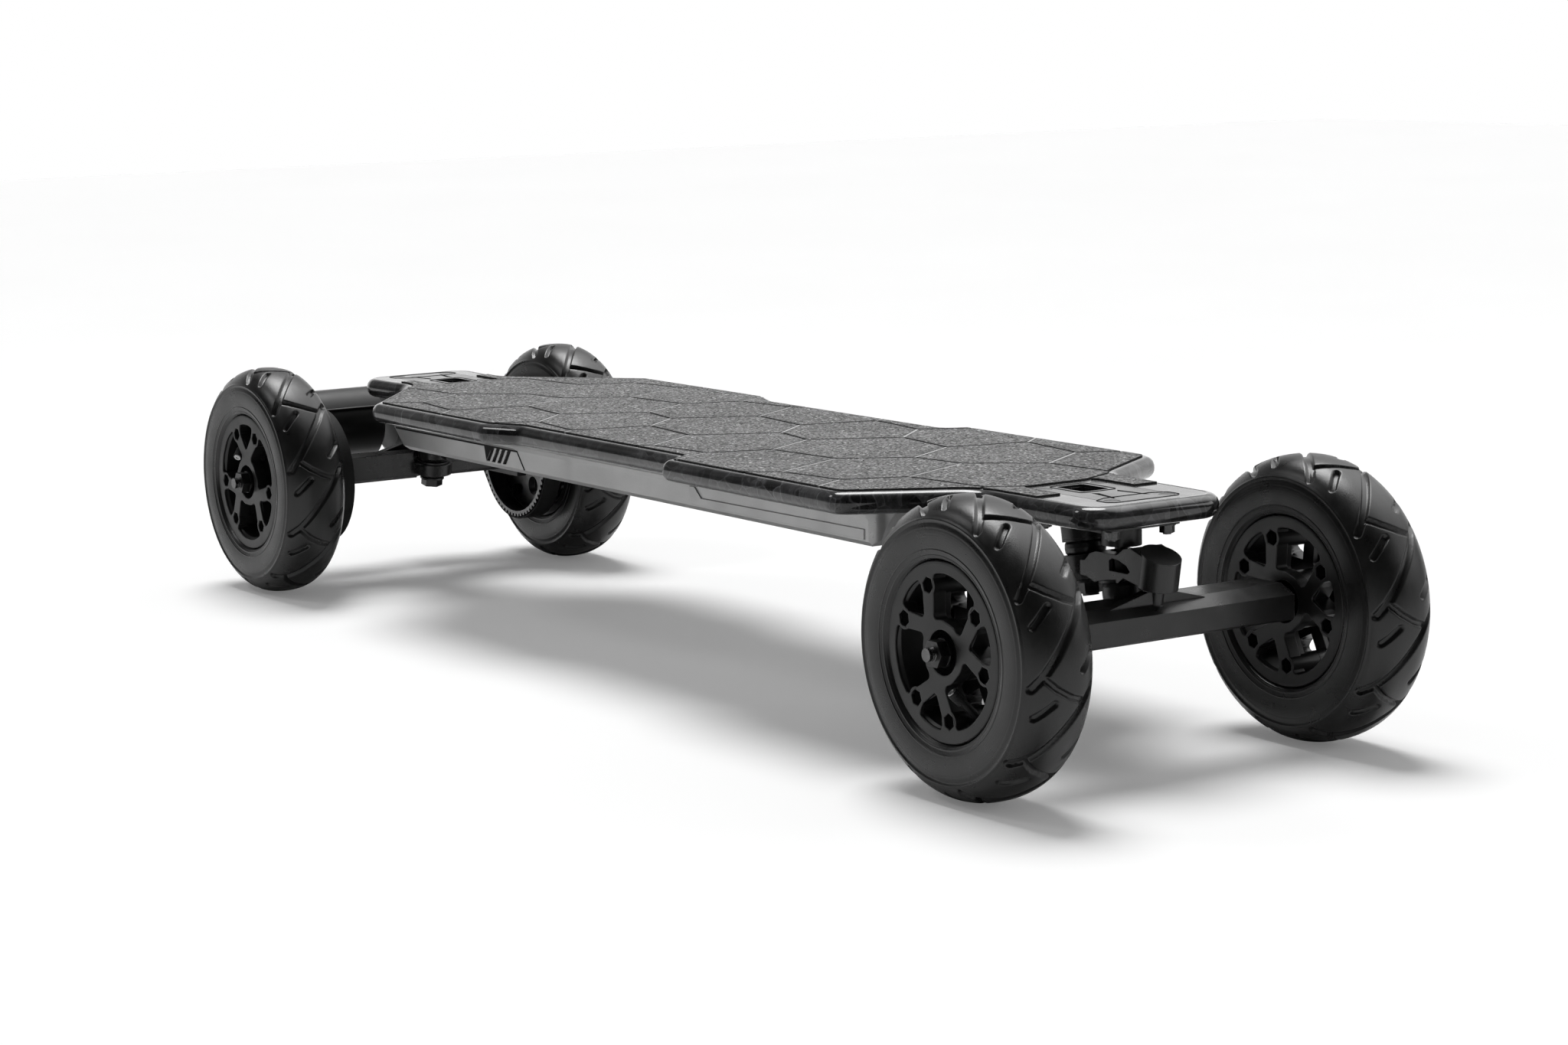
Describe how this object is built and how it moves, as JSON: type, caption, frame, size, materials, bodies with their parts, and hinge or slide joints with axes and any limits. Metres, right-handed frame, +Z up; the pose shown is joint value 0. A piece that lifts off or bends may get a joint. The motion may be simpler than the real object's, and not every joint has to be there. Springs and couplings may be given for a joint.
{
  "type": "electric longboard",
  "caption": "Electric longboard: winged carbon deck on double-pivot trucks with pneumatic tyres, belt-driven rear wheels and a battery enclosure under the deck",
  "frame": {"origin": "centre of the bottom of the bounding box, on the ground between the wheels", "axes": "+X towards the nose, +Y to the rider's left, +Z up"},
  "size_m": [1.0907, 0.327, 0.175],
  "materials": {
    "carbon": "glossy forged carbon fibre under clear coat",
    "grip": "gritty dark grey grip",
    "plate": "satin black",
    "cover": "satin grey-black moulded shell",
    "seal": "black foam rubber",
    "cell": "blue shrink sleeve",
    "board": "green circuit board",
    "sink": "cast, fine matt",
    "port": "black moulded",
    "button": "brushed",
    "fastener": "zinc plated",
    "black_bolt": "black oxide",
    "truck": "black powder coat",
    "urethane": "black urethane",
    "axle_steel": "turned steel",
    "motor": "satin black",
    "motor_cover": "satin dark grey",
    "stator": "copper windings on laminated iron",
    "rotor_steel": "ground steel",
    "belt": "black toothed belt",
    "pulley": "hard anodised",
    "tyre": "matt black tread",
    "tube": "black rubber",
    "rim": "satin black"
  },
  "bodies": {
    "deck": {"deck": "carbon", "grip": "grip", "nose_plate": "plate", "tail_plate": "plate", "battery_cover": "cover", "rear_cover": "cover", "gasket": "seal", "battery_cells": "cell", "battery_monitor": "board", "motor_controller": "board", "heat_sink": "sink", "charge_port": "port", "cover_screws": "black_bolt", "truck_bolts": "black_bolt", "front_base": "truck", "rear_base": "truck", "base_kingpins": "fastener", "front_base_bushings": "urethane", "rear_base_bushings": "urethane"},
    "power_button": {"power_button": "button"},
    "front_link": {"front_link": "truck", "front_link_kingpin": "fastener", "front_link_bushings": "urethane"},
    "rear_link": {"rear_link": "truck", "rear_link_kingpin": "fastener", "rear_link_bushings": "urethane"},
    "front_hanger": {"front_hanger": "truck", "front_axle": "axle_steel", "front_hanger_hardware": "fastener"},
    "rear_hanger": {"rear_hanger": "truck", "rear_axle": "axle_steel", "rear_hanger_hardware": "fastener", "motor_mounts": "motor", "motor_cans": "motor", "motor_covers": "motor_cover", "stators": "stator", "belts": "belt"},
    "left_rotor": {"left_rotor": "rotor_steel", "left_motor_pulley": "pulley"},
    "right_rotor": {"right_rotor": "rotor_steel", "right_motor_pulley": "pulley"},
    "front_left_wheel": {"fl_tyre": "tyre", "fl_tube": "tube", "fl_rim": "rim", "fl_hardware": "fastener"},
    "front_right_wheel": {"fr_tyre": "tyre", "fr_tube": "tube", "fr_rim": "rim", "fr_hardware": "fastener"},
    "rear_left_wheel": {"rl_tyre": "tyre", "rl_tube": "tube", "rl_rim": "rim", "rl_hardware": "fastener", "left_wheel_pulley": "pulley"},
    "rear_right_wheel": {"rr_tyre": "tyre", "rr_tube": "tube", "rr_rim": "rim", "rr_hardware": "fastener", "right_wheel_pulley": "pulley"}
  },
  "joints": [
    {"name": "front_link_lean", "type": "hinge", "parent": "deck", "child": "front_link", "pos_m": [0.40185, 0, 0.1155], "axis": [0.8599, 0, 0.5105], "range_deg": [-10, 10], "stiffness_Nm_per_rad": 60, "deforming": ["front_base_bushings"]},
    {"name": "front_hanger_lean", "type": "hinge", "parent": "front_link", "child": "front_hanger", "pos_m": [0.43785, 0, 0.088], "axis": [0.7377, 0, 0.6752], "range_deg": [-10, 10], "stiffness_Nm_per_rad": 60, "deforming": ["front_link_bushings"]},
    {"name": "rear_link_lean", "type": "hinge", "parent": "deck", "child": "rear_link", "pos_m": [-0.39015, 0, 0.1155], "axis": [-0.8599, 0, 0.5105], "range_deg": [-10, 10], "stiffness_Nm_per_rad": 60, "deforming": ["rear_base_bushings"]},
    {"name": "rear_hanger_lean", "type": "hinge", "parent": "rear_link", "child": "rear_hanger", "pos_m": [-0.42615, 0, 0.088], "axis": [-0.7377, 0, 0.6752], "range_deg": [-10, 10], "stiffness_Nm_per_rad": 60, "deforming": ["rear_link_bushings"]},
    {"name": "front_left_wheel_spin", "type": "hinge", "parent": "front_hanger", "child": "front_left_wheel", "pos_m": [0.45785, 0.1272, 0.0875], "axis": [0, 1, 0], "continuous": true},
    {"name": "front_right_wheel_spin", "type": "hinge", "parent": "front_hanger", "child": "front_right_wheel", "pos_m": [0.45785, -0.1272, 0.0875], "axis": [0, 1, 0], "continuous": true},
    {"name": "rear_left_wheel_spin", "type": "hinge", "parent": "rear_hanger", "child": "rear_left_wheel", "pos_m": [-0.44615, 0.13, 0.0875], "axis": [0, 1, 0], "continuous": true},
    {"name": "rear_right_wheel_spin", "type": "hinge", "parent": "rear_hanger", "child": "rear_right_wheel", "pos_m": [-0.44615, -0.13, 0.0875], "axis": [0, 1, 0], "continuous": true},
    {"name": "left_rotor_spin", "type": "hinge", "parent": "rear_hanger", "child": "left_rotor", "pos_m": [-0.51615, 0.09, 0.116], "axis": [0, 1, 0], "continuous": true},
    {"name": "right_rotor_spin", "type": "hinge", "parent": "rear_hanger", "child": "right_rotor", "pos_m": [-0.51615, -0.09, 0.116], "axis": [0, 1, 0], "continuous": true},
    {"name": "power_button_press", "type": "slide", "parent": "deck", "child": "power_button", "axis": [0, 0, 1], "range_m": [0, 0.0006], "stiffness_N_per_m": 800}
  ],
  "couplings": [
    {"joint": "left_rotor_spin", "follows": "rear_left_wheel_spin", "ratio": 4},
    {"joint": "right_rotor_spin", "follows": "rear_right_wheel_spin", "ratio": 4}
  ]
}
+ + + + + + +
Extract the data in full. Keep it word for word.

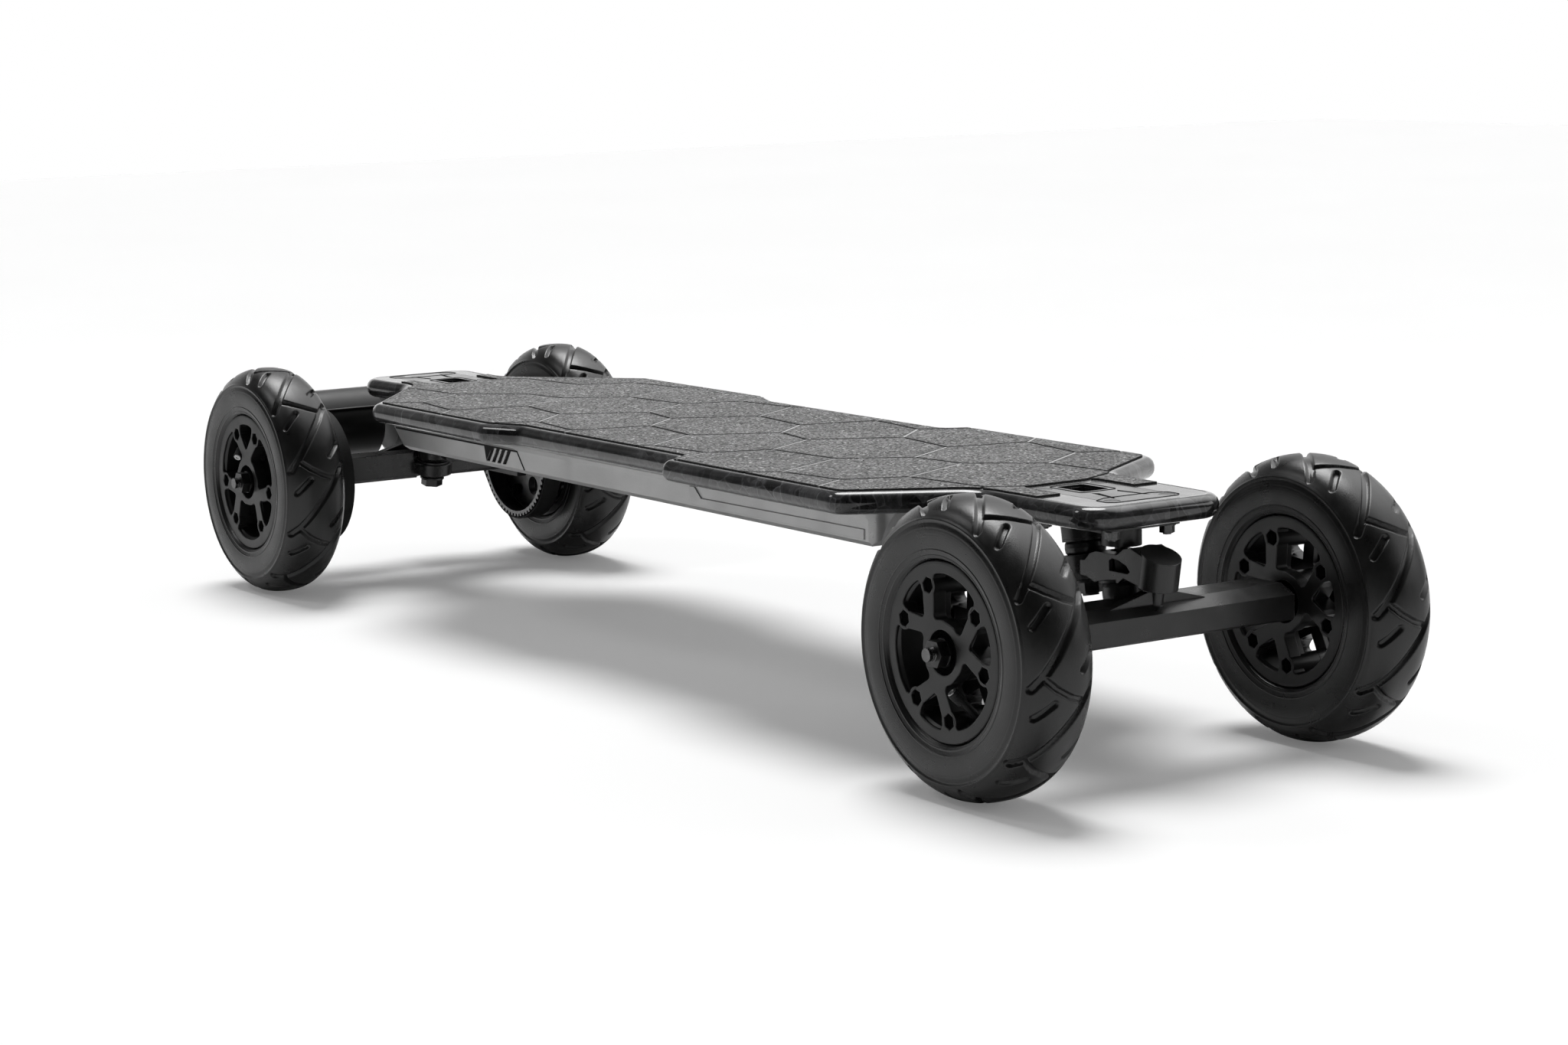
Describe how this object is built and how it moves, as JSON: type, caption, frame, size, materials, bodies with their parts, and hinge or slide joints with axes and any limits. Metres, right-handed frame, +Z up; the pose shown is joint value 0. A piece that lifts off or bends may get a joint. The motion may be simpler than the real object's, and not every joint has to be there. Springs and couplings may be given for a joint.
{
  "type": "electric longboard",
  "caption": "Electric longboard: winged carbon deck on double-pivot trucks with pneumatic tyres, belt-driven rear wheels and a battery enclosure under the deck",
  "frame": {"origin": "centre of the bottom of the bounding box, on the ground between the wheels", "axes": "+X towards the nose, +Y to the rider's left, +Z up"},
  "size_m": [1.0907, 0.327, 0.175],
  "materials": {
    "carbon": "glossy forged carbon fibre under clear coat",
    "grip": "gritty dark grey grip",
    "plate": "satin black",
    "cover": "satin grey-black moulded shell",
    "seal": "black foam rubber",
    "cell": "blue shrink sleeve",
    "board": "green circuit board",
    "sink": "cast, fine matt",
    "port": "black moulded",
    "button": "brushed",
    "fastener": "zinc plated",
    "black_bolt": "black oxide",
    "truck": "black powder coat",
    "urethane": "black urethane",
    "axle_steel": "turned steel",
    "motor": "satin black",
    "motor_cover": "satin dark grey",
    "stator": "copper windings on laminated iron",
    "rotor_steel": "ground steel",
    "belt": "black toothed belt",
    "pulley": "hard anodised",
    "tyre": "matt black tread",
    "tube": "black rubber",
    "rim": "satin black"
  },
  "bodies": {
    "deck": {"deck": "carbon", "grip": "grip", "nose_plate": "plate", "tail_plate": "plate", "battery_cover": "cover", "rear_cover": "cover", "gasket": "seal", "battery_cells": "cell", "battery_monitor": "board", "motor_controller": "board", "heat_sink": "sink", "charge_port": "port", "cover_screws": "black_bolt", "truck_bolts": "black_bolt", "front_base": "truck", "rear_base": "truck", "base_kingpins": "fastener", "front_base_bushings": "urethane", "rear_base_bushings": "urethane"},
    "power_button": {"power_button": "button"},
    "front_link": {"front_link": "truck", "front_link_kingpin": "fastener", "front_link_bushings": "urethane"},
    "rear_link": {"rear_link": "truck", "rear_link_kingpin": "fastener", "rear_link_bushings": "urethane"},
    "front_hanger": {"front_hanger": "truck", "front_axle": "axle_steel", "front_hanger_hardware": "fastener"},
    "rear_hanger": {"rear_hanger": "truck", "rear_axle": "axle_steel", "rear_hanger_hardware": "fastener", "motor_mounts": "motor", "motor_cans": "motor", "motor_covers": "motor_cover", "stators": "stator", "belts": "belt"},
    "left_rotor": {"left_rotor": "rotor_steel", "left_motor_pulley": "pulley"},
    "right_rotor": {"right_rotor": "rotor_steel", "right_motor_pulley": "pulley"},
    "front_left_wheel": {"fl_tyre": "tyre", "fl_tube": "tube", "fl_rim": "rim", "fl_hardware": "fastener"},
    "front_right_wheel": {"fr_tyre": "tyre", "fr_tube": "tube", "fr_rim": "rim", "fr_hardware": "fastener"},
    "rear_left_wheel": {"rl_tyre": "tyre", "rl_tube": "tube", "rl_rim": "rim", "rl_hardware": "fastener", "left_wheel_pulley": "pulley"},
    "rear_right_wheel": {"rr_tyre": "tyre", "rr_tube": "tube", "rr_rim": "rim", "rr_hardware": "fastener", "right_wheel_pulley": "pulley"}
  },
  "joints": [
    {"name": "front_link_lean", "type": "hinge", "parent": "deck", "child": "front_link", "pos_m": [0.40185, 0, 0.1155], "axis": [0.8599, 0, 0.5105], "range_deg": [-10, 10], "stiffness_Nm_per_rad": 60, "deforming": ["front_base_bushings"]},
    {"name": "front_hanger_lean", "type": "hinge", "parent": "front_link", "child": "front_hanger", "pos_m": [0.43785, 0, 0.088], "axis": [0.7377, 0, 0.6752], "range_deg": [-10, 10], "stiffness_Nm_per_rad": 60, "deforming": ["front_link_bushings"]},
    {"name": "rear_link_lean", "type": "hinge", "parent": "deck", "child": "rear_link", "pos_m": [-0.39015, 0, 0.1155], "axis": [-0.8599, 0, 0.5105], "range_deg": [-10, 10], "stiffness_Nm_per_rad": 60, "deforming": ["rear_base_bushings"]},
    {"name": "rear_hanger_lean", "type": "hinge", "parent": "rear_link", "child": "rear_hanger", "pos_m": [-0.42615, 0, 0.088], "axis": [-0.7377, 0, 0.6752], "range_deg": [-10, 10], "stiffness_Nm_per_rad": 60, "deforming": ["rear_link_bushings"]},
    {"name": "front_left_wheel_spin", "type": "hinge", "parent": "front_hanger", "child": "front_left_wheel", "pos_m": [0.45785, 0.1272, 0.0875], "axis": [0, 1, 0], "continuous": true},
    {"name": "front_right_wheel_spin", "type": "hinge", "parent": "front_hanger", "child": "front_right_wheel", "pos_m": [0.45785, -0.1272, 0.0875], "axis": [0, 1, 0], "continuous": true},
    {"name": "rear_left_wheel_spin", "type": "hinge", "parent": "rear_hanger", "child": "rear_left_wheel", "pos_m": [-0.44615, 0.13, 0.0875], "axis": [0, 1, 0], "continuous": true},
    {"name": "rear_right_wheel_spin", "type": "hinge", "parent": "rear_hanger", "child": "rear_right_wheel", "pos_m": [-0.44615, -0.13, 0.0875], "axis": [0, 1, 0], "continuous": true},
    {"name": "left_rotor_spin", "type": "hinge", "parent": "rear_hanger", "child": "left_rotor", "pos_m": [-0.51615, 0.09, 0.116], "axis": [0, 1, 0], "continuous": true},
    {"name": "right_rotor_spin", "type": "hinge", "parent": "rear_hanger", "child": "right_rotor", "pos_m": [-0.51615, -0.09, 0.116], "axis": [0, 1, 0], "continuous": true},
    {"name": "power_button_press", "type": "slide", "parent": "deck", "child": "power_button", "axis": [0, 0, 1], "range_m": [0, 0.0006], "stiffness_N_per_m": 800}
  ],
  "couplings": [
    {"joint": "left_rotor_spin", "follows": "rear_left_wheel_spin", "ratio": 4},
    {"joint": "right_rotor_spin", "follows": "rear_right_wheel_spin", "ratio": 4}
  ]
}